Elle est la plus proche voisine du président américain Barack Obama et celle qui a mené sans discontinuer le plus long combat politique aux États-Unis: depuis 28 ans, Concepcion Picciotto proteste devant la Maison-Blanche contre les armes nucléaires et la guerre.

Chaque matin, elle retire le plastique qui protège son étal de militante pacifiste sur Lafayette Park et fixe la Maison-Blanche de l'autre côté de la rue. Elle avoue avoir peu d'espoir de voir le nouveau président changer quelque chose aux combats qui ont dominé sa vie: la fin des guerres et l'interdiction des armes atomiques.

«Non, ils sont tous pareils,» déplore-t-elle, en parlant de tous les présidents américains qu'elle a littéralement vu aller et venir depuis 1981, quand, avec son compagnon de lutte William «Doubting» Thomas, elle a commencé sa veille pacifiste de 24 heures sur 24 devant la Maison-Blanche.

«Depuis le début je dis qu'Obama, cela ne va pas marcher, parce qu'il est là-dedans», dit-elle à l'AFP, lors d'une nuit glaciale de la mi-mars, en pointant du doigt la résidence présidentielle, au 1600 Pennsylvania Avenue.

Selon elle, Obama et tous les autres présidents face auxquels elle a manifesté --Ronald Reagan, George Bush, Bill Clinton et George W. Bush-- «ne supportent pas la paix».

«Cela s'oppose à tout ce qu'ils font: invasions, occupations, guerres».

Certains Américains taxent cette militante née en Espagne, qui refuse de dire son âge mais aurait 64 ans, de petite vieille qui a trouvé un os à ronger.

Pour de nombreux touristes, elle est un personnage haut en couleurs qui peint des messages pacifistes sur des cailloux, leur souhaite de bonnes vacances en plusieurs langues... et jouit nuit et jour de la plus belle vue de Washington.

D'autres la prennent plus au sérieux: pour la militante pacifiste Jamilla El-Shafei, Concepcion Picciotto n'est rien moins qu'un «symbole vivant de résistance».

«Elle est un exemple incroyable de démocratie populaire et elle comprend que le pouvoir appartient au peuple,» s'enthousiasme Jamilla El-Shafei, qui a protesté au côté de Mme Picciotto contre la guerre en Irak.
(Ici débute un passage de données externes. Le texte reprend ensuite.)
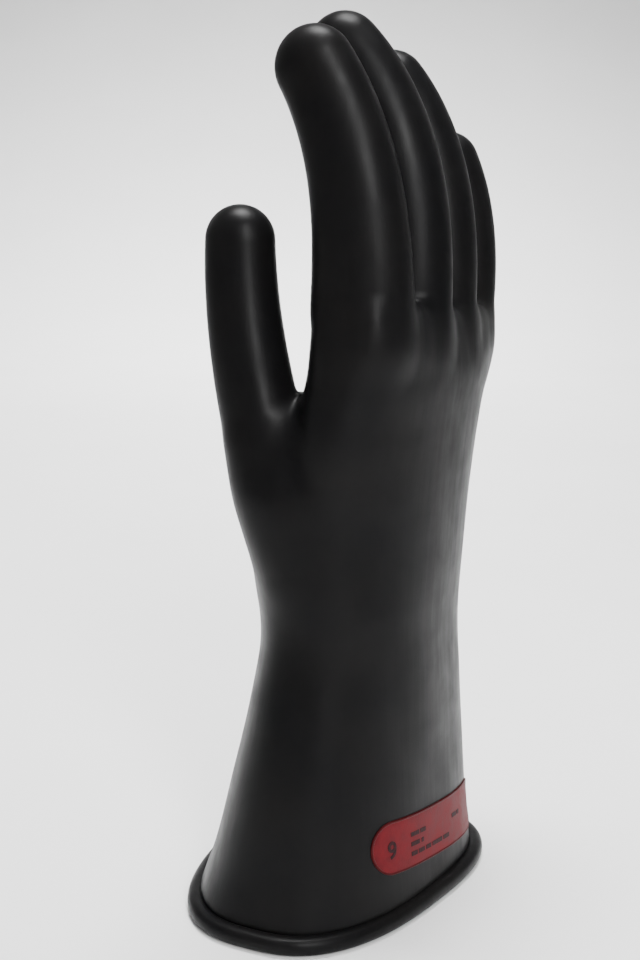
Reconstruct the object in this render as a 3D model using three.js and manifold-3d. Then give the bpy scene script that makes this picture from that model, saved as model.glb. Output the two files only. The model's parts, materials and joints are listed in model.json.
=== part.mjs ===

Pour Colman McCarthy, qui dirige le Center for Teaching Peace, elle vise «la folie militariste américaine» et «elle a toute sa tête». «C'est le reste d'entre nous, qui pensons pouvoir vivre avec des armes atomiques qui sommes fous».

Ses grandes pancartes proclamant «Vivez avec la bombe, mourez par la bombe,» «Interdisez toutes les armes nucléaires ou ayez un bon Jugement dernier» ont des relents de début des années 80.

La vie de la militante, à laquelle il manque aujourd'hui quelques dents, n'a pas été toujours rose: «le gouvernement nous en a fait baver», murmure-t-elle en se frottant les mains pour se réchauffer, évoquant ses dizaines d'arrestations, les coups, les multiples amendes pour «camping illégal».

Et juste après l'investiture d'Obama le 20 janvier, son compagnon de lutte William Thomas est mort, à l'âge de 61 ans. «C'était horrible. Horrible. En un sens, ils ont tué Thomas,» dit-elle en parlant du harcèlement policier continuel.

Les défenseurs de causes diverses et variées manifestent souvent sur Lafayette Park, près du stand de Concepcion Picciotto. Mais, quand la nuit tombe, elle se retrouve seule.

Mais elle promet d'être là encore longtemps et d'écrire un livre sur sa vie hors du commun.